Taste early and often.
Fresh pasta should be tender but still have a clear bite, especially if you want the signature durum wheat texture that semolina is known for.
Drain the pasta and toss it immediately with sauce.
A little reserved cooking water can help emulsify the sauce and coat the noodles evenly.
Common Problems and How to Fix Them
Even a simple dough can behave differently from batch to batch, especially when flour brands and kitchen humidity change.
These quick fixes can help you adjust without starting over.

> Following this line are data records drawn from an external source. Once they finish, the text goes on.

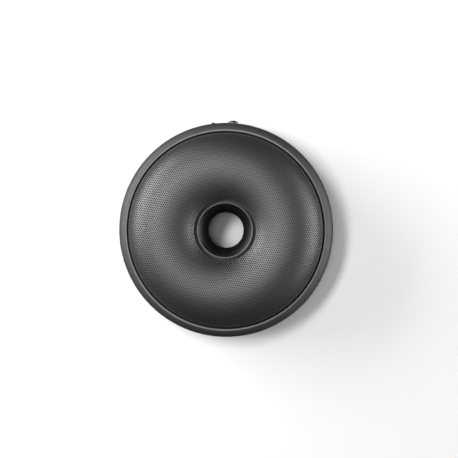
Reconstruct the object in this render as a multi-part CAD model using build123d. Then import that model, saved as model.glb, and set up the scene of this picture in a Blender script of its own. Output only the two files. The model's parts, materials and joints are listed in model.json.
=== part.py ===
from build123d import *
import os
from math import acos, asin, cos, degrees, radians, sin

# A ring-shaped portable speaker that lies on its back. Millimetres, +Z up. The origin is the
# centre of the base, +Y points to the controls, and the perforated front faces +Z.

# ---- Driving dimensions ----
OUTER_R = 78.0  # widest radius of the body
WIDEST_Z = 25.0  # height of the widest ring
BASE_Z = 1.5  # underside of the housing, above the foot
WALL = 2.2  # outer shell thickness
BOWL_R = 54.0  # radius where the flat underside turns up into the bowl
SHOULDER = 8.02  # radius of the rounded shoulder above the widest ring
LIP_R = 73.3  # outer edge of the lip
LIP_IN_R = 71.7  # inner edge of the lip
LIP_Z = 32.5  # top of the lip

GRILLE_R = 70.5  # outer edge of the grille
GRILLE_FOOT_Z = 29.5  # where the grille's skirt stands on the baffle
GRILLE_SPRING_Z = 31.0  # where the grille's dome leaves its skirt
CREST_R = 45.0  # radius of the dome's crest
CREST_Z = 50.0  # overall height
SHEET = 1.0  # grille thickness
DIP_Z = 36.5  # centre height of the curve that dips to the funnel
DIP_A = 24.2  # radial half-axis of that curve
GRILLE_IN_R = 21.8  # inner edge of the grille
COLLAR_Z = 34.5  # lower end of the collar inside the grille

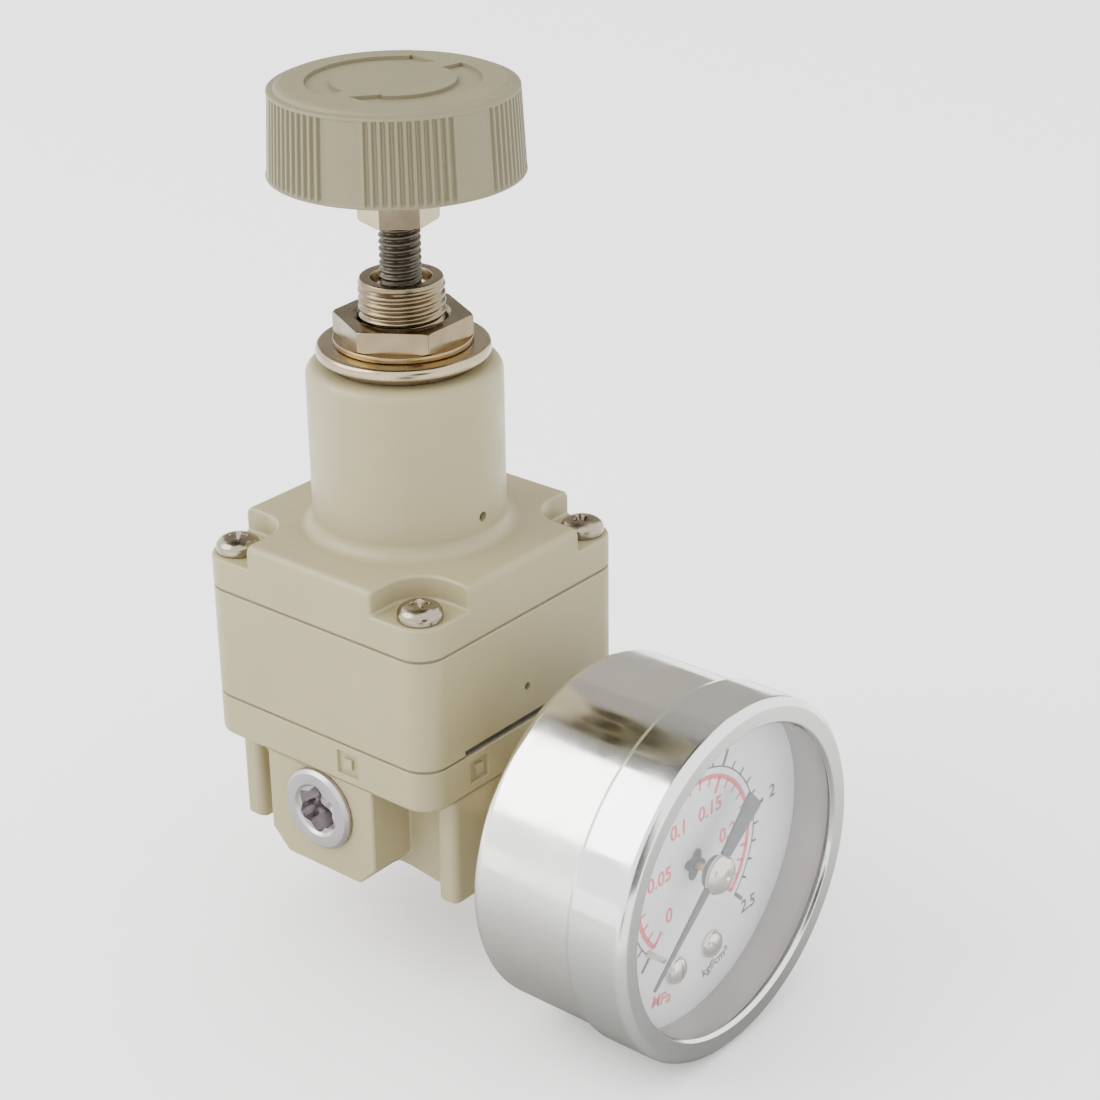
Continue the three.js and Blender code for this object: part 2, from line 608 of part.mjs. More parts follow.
function dialScrew() {
  const low = DIAL.face + SEAT;
  return turned([[0, 39.4], [0.7, 39.4], [0.7, low], [1.7, low], [1.6, low + 0.5], [1.0, low + 1.0],
    [0, low + 1.2]], SEGMENTS.tiny);
}

function dialPin() {
  return turned([[0, 39.6], [0.38, 39.6], [0.38, 43.8], [0.2, 44.0], [0, 44.0]], SEGMENTS.tiny);
}

// The pointer lies along +X here; its group turns it to the rest angle.
function needle() {
  const { level, thickness, tip, tail, eye } = NEEDLE;
  const half = [[tip, 0], [tip - 0.5, 0.16], [0, 0.7], [-4.2, 1.0], [-tail, 1.6]];
  const mirrored = half.slice(1).reverse().map(([x, y]) => [x, -y]);
  const body = join(
    prism(polygon([...half, ...mirrored]), level, level + thickness),
    disc(eye, level - 0.4, level + thickness, SEGMENTS.small),
  );
  return cut(body, disc(0.55, level - 1, level + 1, SEGMENTS.tiny));
}

function needleHub() {
  const { radius, height } = HUB;
  const low = NEEDLE.level + NEEDLE.thickness + SEAT;
  return cut(
    turned([[0, low], [radius, low], [radius, low + 0.3 * height], [0.84 * radius, low + 0.7 * height],
      [0.5 * radius, low + 0.95 * height], [0, low + height]], SEGMENTS.small),
    disc(0.5, low - 1, low + 0.5, SEGMENTS.tiny),
  );
}

function needleArbor() {
  const { pinion, low, high } = SECTOR;
  return turned([[0, 35.0], [0.45, 35.0], [0.45, low - 0.2], [pinion, low - 0.2], [pinion, high + 0.2],
    [0.45, high + 0.2], [0.45, NEEDLE.level + 0.6], [0, NEEDLE.level + 0.6]], SEGMENTS.tiny);
}

const SECTOR_REACH = Math.hypot(SECTOR.pivotX, SECTOR.pivotY) - SECTOR.pinion - 0.12;

// A toothed quadrant on its own spindle, drawn about its pivot with the quadrant along +X.
function sectorGear() {
  const { low, high } = SECTOR;
  const quadrant = new THREE.Shape();
  quadrant.moveTo(0.8, -0.6);
  quadrant.absarc(0, 0, SECTOR_REACH, radians(-32), radians(32));
  quadrant.lineTo(0.8, 0.6);
  quadrant.closePath();
  const spindle = disc(0.45, 35.0, 39.2, SEGMENTS.tiny);
  return join(prism(quadrant, low, high, 10), disc(1.3, low, high, SEGMENTS.tiny), spindle,
    block(-3.2, 0, -0.6, 0.6, low, high));
}

// Two plates on four pillars carry the arbor and the sector spindle, and the dial screws to them.
function movementFrame() {
  const plate = (low, high) => join(
    block(-10.2, 5.2, -6.2, 4.6, low, high),
    block(-5, 5, -13.9, -5, low, high),
  );
  const { screwX, screwY, face, thickness } = DIAL;
  const pillars = [[-9, 3.4], [4, 3.4], [-screwX, screwY], [screwX, screwY]].map(([x, y]) =>
    disc(1.1, 34.0, face - thickness - 0.1, SEGMENTS.tiny, x, y));
  const { pivotX, pivotY } = SECTOR;
  return cut(
    join(plate(34.2, 35.0), plate(38.4, 39.2), ...pillars, disc(3.2, 30.6, 34.2, SEGMENTS.small)),
    disc(0.5, 34.6, 43, SEGMENTS.tiny),
    disc(0.5, 34.6, 43, SEGMENTS.tiny, pivotX, pivotY),
    ...[-1, 1].map((side) => disc(0.8, 39.3, 43, SEGMENTS.tiny, side * screwX, screwY)),
  );
}

// A flattened tube bent to a C, closed at its tip and open at its root.
function bourdonTube() {
  const arc = new THREE.CatmullRomCurve3(
    Array.from({ length: 13 }, (_, k) => {
      const turn = radians(-75 + 20 * k);
      return new THREE.Vector3(15.2 * Math.cos(turn), 15.2 * Math.sin(turn), 32.2);
    }),
  );
  const section = roundedRectangle(-1.4, 1.4, -0.55, 0.55, 0.5);
  return solid(new THREE.ExtrudeGeometry(section, { steps: 18, extrudePath: arc, curveSegments: 1 }));
}

// The block that feeds the tube's root from the connector.
function tubeRoot() {
  return cut(block(2.9, 6.9, -16.6, -13.4, 30.2, 34.0), block(3.2, 8, -15.8, -13.2, 30.7, 33.8));
}

// ---- assembly --------------------------------------------------------------------------------

place("lower_body", lowerBody(), paintedAlloy);
place("middle_body", middleBody(), paintedAlloy);
place("bonnet", bonnet(), paintedAlloy);
place("bonnet_sleeve", bonnetSleeve(), nickel);
place("panel_washer", turned([
  [5.15, WASHER.low], [WASHER.radius - 0.5, WASHER.low], [WASHER.radius, WASHER.low + 0.5],
  [WASHER.radius, WASHER.high - 0.5], [WASHER.radius - 0.5, WASHER.high], [5.15, WASHER.high],
]), nickel);
place("panel_nut", panelNut(), nickel);
place("knob", knob(), knobPlastic);
place("adjusting_screw", adjustingScrew(), zincSteel);
place("lock_nut", lockNut(), nickel);
place("upper_spring_seat", upperSpringSeat(), brass);
const { mean, wire, turns } = SPRING;
place("setting_spring", coil(mean, wire, SPRING.low, SPRING.high, turns, 12, 2), springSteel);
place("lower_spring_seat", lowerSpringSeat(), zincSteel);
place("control_diaphragm", sheet(BODY.seamHigh, 0), rubber);
place("flapper", flapper(), zincSteel);
place("nozzle", nozzle(), brass);
place("fixed_orifice", fixedOrifice(), brass).position.set(ORIFICE.x, 0, ORIFICE.low);
place("pilot_diaphragm", pilotDiaphragm(), rubber);
place("diaphragm_spacer", diaphragmSpacer(), zincSteel);
place("exhaust_stem", exhaustStem(), brass);
place("pilot_plate", pilotPlate(), zincSteel);
place("lower_diaphragm", sheet(BODY.seamLow, 2.2), rubber);
place("vent_strip", block(-VENT.half, VENT.half, -17.35, -VENT.floor - 0.05, 19.2, 19.8), rubber);
place("valve_seat", valveSeat(), brass);
place("supply_valve", supplyValve(), brass);
place("valve_disc", valveDisc(), rubber);
place("valve_spring", coil(2.3, 0.25, 5.25, 9.15, 4, 12, 2), springSteel);
place("valve_guide", valveGuide(), brass);
place("guide_o_ring", guideSeal(), rubber);

const screwBody = coverScrew();
screwSpots.forEach(([x, y], index) => {
  place(`cover_screw_${index + 1}`, screwBody, zincSteel).position.set(x, y, 0);
});

const spareSide = new THREE.Group();
spareSide.position.set(0, 0, PORT.height);
spareSide.rotation.y = -Math.PI / 2;
regulator.add(spareSide);
place("port_plug", portPlug(), zincSteel, spareSide);

const gauge = new THREE.Group();
gauge.position.set(0, 0, PORT.height);
gauge.rotation.x = Math.PI / 2;
regulator.add(gauge);
place("gauge_connector", gaugeConnector(), brass, gauge);
place("gauge_case", gaugeCase(), chrome, gauge);
place("gauge_bezel", gaugeBezel(), chrome, gauge);
place("dial_ring", dialRing(), dialWhite, gauge);
place("gauge_window", disc(PANE.radius, PANE.low, PANE.high, SEGMENTS.fine), clearPane, gauge);
place("gauge_dial", gaugeDial(), dialWhite, gauge);
[-1, 1].forEach((side, index) => {
  const screw = place(`dial_screw_${index + 1}`, dialScrew(), brass, gauge);
  screw.position.set(side * DIAL.screwX, DIAL.screwY, 0);
});
place("dial_pin", dialPin(), brass, gauge).position.set(...DIAL_PIN, 0);
place("movement_frame", movementFrame(), brass, gauge);
place("bourdon_tube", bourdonTube(), bronze, gauge);
place("tube_root", tubeRoot(), brass, gauge);

const pointer = new THREE.Group();
pointer.rotation.z = radians(NEEDLE.restAngle);
gauge.add(pointer);
place("gauge_needle", needle(), needleBlack, pointer);
place("needle_hub", needleHub(), nickel, pointer);
place("needle_arbor", needleArbor(), brass, pointer);

const quadrant = new THREE.Group();
const { pivotX, pivotY } = SECTOR;
quadrant.position.set(pivotX, pivotY, 0);
quadrant.rotation.z = Math.atan2(-pivotY, -pivotX) - radians(SECTOR.restLead);
gauge.add(quadrant);
place("sector_gear", sectorGear(), brass, quadrant);

export default regulator;
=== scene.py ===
"""Looks of a compact air pressure regulator with a dial gauge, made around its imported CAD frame.

Shapes are drawn in millimetres and scaled to metres as each piece is finished. Turned pieces are drawn
about Z. The gauge's pieces are then tipped to face -Y, and the plug's to face -X.
"""

import json
from contextlib import contextmanager
from math import copysign, cos, pi, radians, sin, tan

import bmesh
import bpy
from mathutils import Matrix, Vector

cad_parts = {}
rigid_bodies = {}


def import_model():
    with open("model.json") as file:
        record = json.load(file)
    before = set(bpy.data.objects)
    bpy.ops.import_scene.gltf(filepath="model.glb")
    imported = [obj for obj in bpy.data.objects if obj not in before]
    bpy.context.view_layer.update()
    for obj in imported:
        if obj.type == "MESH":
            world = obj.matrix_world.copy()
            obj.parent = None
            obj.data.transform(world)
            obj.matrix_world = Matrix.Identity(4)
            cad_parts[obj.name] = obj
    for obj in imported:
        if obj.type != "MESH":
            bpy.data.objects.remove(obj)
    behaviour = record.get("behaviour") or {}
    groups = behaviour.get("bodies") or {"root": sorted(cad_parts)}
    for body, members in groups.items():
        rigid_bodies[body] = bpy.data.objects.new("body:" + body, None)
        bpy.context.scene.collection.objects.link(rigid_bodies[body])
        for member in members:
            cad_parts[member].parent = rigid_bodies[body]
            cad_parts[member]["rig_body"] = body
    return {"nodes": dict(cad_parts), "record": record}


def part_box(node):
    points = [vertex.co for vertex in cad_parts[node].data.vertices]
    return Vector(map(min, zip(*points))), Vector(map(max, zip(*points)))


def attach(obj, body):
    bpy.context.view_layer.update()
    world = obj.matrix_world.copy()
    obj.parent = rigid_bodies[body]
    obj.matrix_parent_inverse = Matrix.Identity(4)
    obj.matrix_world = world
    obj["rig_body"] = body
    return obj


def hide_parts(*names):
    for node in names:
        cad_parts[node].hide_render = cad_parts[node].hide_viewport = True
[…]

- Dough is too dry: Add water a teaspoon at a time and knead again.
- Dough is too sticky: Dust lightly with semolina and continue kneading.
- Pasta breaks while shaping: The dough may be under-hydrated or under-rested.
- Pasta tastes bland: Salt the water properly and consider adding a small amount of salt to the dough.
How to Store Fresh Semolina Pasta
Fresh semolina pasta can be cooked right away, or it can be dried briefly before storage.
For short-term storage, place shaped pasta on a tray dusted with semolina and keep it in the refrigerator for up to 2 days.
For longer storage, dry the pasta until firm, then store it in an airtight container in a cool, dry place.
Freezing is also an option for many shapes, especially if they are arranged in a single layer before transfer to a freezer bag.
Best Sauces for Semolina Pasta
Semolina pasta pairs well with sauces that have enough body to cling to its firm texture.
Heavier ragù, tomato sauce, butter and sage, olive oil and garlic, and vegetable-based sauces all work well.
For hand-shaped pasta, chunky sauces are often better than delicate cream sauces because they settle into the grooves and curves.
A sauce with acidity, fat, and salt usually balances the durum wheat flavor nicely.
Useful Tips for Better Results
- Weigh flour for consistency if you make pasta often
- Use warm, not hot, water to help hydration
- Let the dough rest before rolling
- Dust lightly rather than overflouring
- Boil in plenty of salted water for even cooking
Once you understand how semolina behaves, you can adapt the dough for different shapes, textures, and fillings.
That flexibility is what makes semolina pasta such a practical skill for home cooks.